During our six years of reviewing at Neonfiller the most memorable albums have been those with the ability to create a world and immerse the listener in it. While Owen Pallett did this with the fantastical on Heartland, one of our standout picks from 2010, often the best exponents of this conjure up worlds closer to home.
Darren Hayman did this wonderfully with his images of growing up in new town Britain on Pram Town (2009). So too did the Tigercats on their 2012 debut Isle of Dogs, which captured urban life for British 20 somethings perfectly.
Step forward Ralegh Long to join this list and take the listener into the world of the English countryside for this rural inspired collection of romantic and thoughtful songs.
The press release makes great play of this pastoral feel to this debut album from Long.
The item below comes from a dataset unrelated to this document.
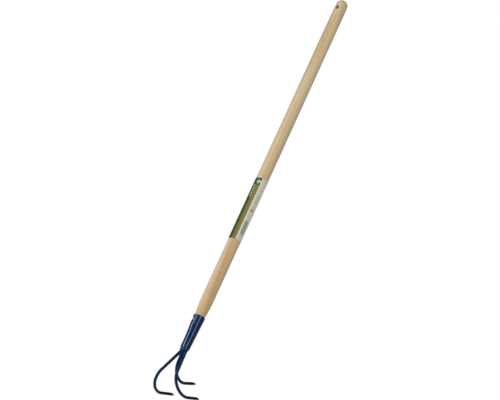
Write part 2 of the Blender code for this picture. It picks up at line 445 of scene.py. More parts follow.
woodValues = {
    "pale": tone(204, 183, 145),
    "warm": tone(204, 168, 121),
    "heartwood": tone(183, 154, 111),
    "olive": tone(193, 175, 137),
    "lateGrowth": tone(180, 150, 108),
    "pore": tone(140, 110, 74),
    "endGrain": tone(178, 150, 110),
    "bore": tone(176, 138, 86),
    "knot": tone(184, 146, 114),
    "sapwood": tone(210, 197, 172),
    "upperEdgeGrey": tone(160, 150, 125),
    "streak": tone(166, 132, 92),
    "handled": tone(177, 165, 112),  # the yellowed wood near the top
    "paintedShadeSide": tone(156, 154, 133),  # painted shade down the side away from the lamps, opposite the sapwood
    "scuff": ({"Scale": 60, "Amount": 0.25}, tone(193, 175, 137), 0.4),
    "dust": ({"Scale": 900, "Amount": 0.06}, tone(226, 218, 204), 1),
    "roughness": 0.46,
    "ringSpacing": 0.0024,
    "ringWobble": 3.4,
    "pithOffset": (0.041, -0.034, 0),
    "pithTilt": (0.012, -0.016, 0),
    "heartSide": (0.815, 0.579, 0),  # the side where the upper heartwood lies
    "sapSide": (0.711, 0.703, 0),  # the side where the sapwood lies
    # where a colour comes in: from, to, least and most
    "heartUpper": (-0.24, -0.08, 0, 0.9),
    "heartUpperEnd": (-0.002, -0.045),
    "heartAcross": (-0.004, 0.002),
    "heartLower": (-0.52, -0.64, 0, 0.85),
    "zones": [
        # colour, where it is towards the sapwood's side, and along the handle
        ("sapwood", (0.0070, 0.0122), (-0.50, -0.62, 0, 0.7)),
        ("upperEdgeGrey", (0.0040, 0.0125), (-0.28, -0.17, 0, 0.5)),
        ("handled", None, (-0.060, -0.010, 0, 0.32)),
        # painted shade along the far edge
        ("paintedShadeSide", (-0.0076, -0.0124, 0, 0.5), None),
    ],
    "streakAlong": (-0.59, -0.65, 0, 0.42),
    "streakAcross": (0.0070, 0.0018),
    "streakSlant": (0.0733, 0.0512),  # how it leans, and where it starts
    "streakDrift": 0.003,
    # the pin knot's mapping
    "knotScale": (260, 260, 120),
    "knotPlace": (2.47, -2.68, 54.66),
    "boreDepth": (0.0130, 0.0119),
    "boreHeights": (-0.02, -0.012),
}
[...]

As a writer who tends to review albums while dog walking in the English countryside it certainly passes my pastoral test, as Long’s whispering vocals, Jack Hayter’s weeping pedal steel merge gracefully with the bird song around me.
But it’s not just the feel to the album that is so appealing, it’s the songs as well. Tracks like No Use, Love Kills All Fear and The Light of the Sun stay with you long after the album has finished. Love Kills All Fear is a particular standout with its strong Prefab Sprout influence.
As well as capturing the mood of the countryside perfectly Long also reveals himself here as being a songwriter of great quality.
By Joe Lepper
Hoverance is released on Gare Du Nord records, the label Long runs alongside Ian Button (Papernut Cambridge) and Robert Rotifer.